I was not able to see a problem directly related to bfill. It’s a bit difficult to understand the problem entirely without sample data. But the way you select columns is non-idiomatic. Does the following work for you?

# Columns of interest
cols = ['Actual Start',
        'FOR CLIENT SUBMISSION / APPROVAL-Issued for Self Discipline Check (SDC)(Actual Finish Date)',
        'FOR CLIENT SUBMISSION / APPROVAL-Issued for Inter-disciplinary Check  (IDC)(Actual Finish Date)',
        'FOR CLIENT SUBMISSION / APPROVAL-Submission to client(Actual Finish Date)',
        'FOR CLIENT SUBMISSION / APPROVAL-Reviewed by Client(Actual Finish Date)',
        'FOR CLIENT SUBMISSION / APPROVAL-Approved by Client (FAC)(Actual Finish Date)',
        'FOR CLIENT SUBMISSION / APPROVAL-Issue for Construction(Actual Finish Date)',
        'FOR PR with offer Evaluation-Discipline Completed (SDC)(Actual Finish Date)',
        'FOR PR with offer Evaluation-Issuance to procurement team (FRB)(Actual Finish Date)','FOR PR with offer Evaluation-Tech. Evaluation Completion(Actual Finish Date)']
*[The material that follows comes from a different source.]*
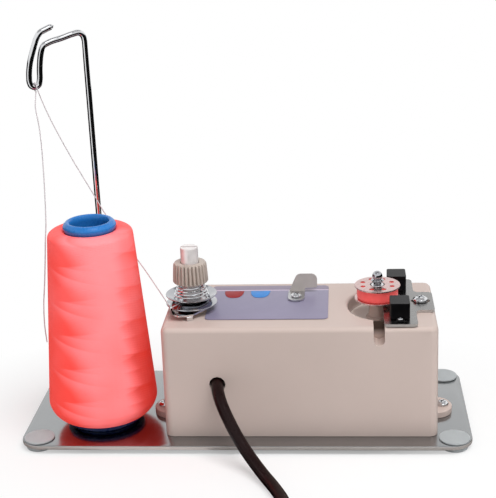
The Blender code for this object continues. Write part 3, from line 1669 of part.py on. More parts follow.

for f in glob.glob("Raw/*.xlsx"):
    xls = pd.ExcelFile(f)
    df1 = xls.parse(sheet_name=0)
    # Select the columns of interest
    new1 = df1[cols]
    new2 = new1.apply(pd.to_datetime)
    new3 = new2.bfill(axis=0)

Update: bfill means backward-fill, it fills nan-gaps by using the next valid observation along the axis. If you want to fill nan’s along the column axis, you should call df.bfill(axis=0). (I believe that the axis=1 in your code was not what you intended) Note that an empty column (with just nan values) will remain empty after bfill. It is in no way possible that bfill removes a column.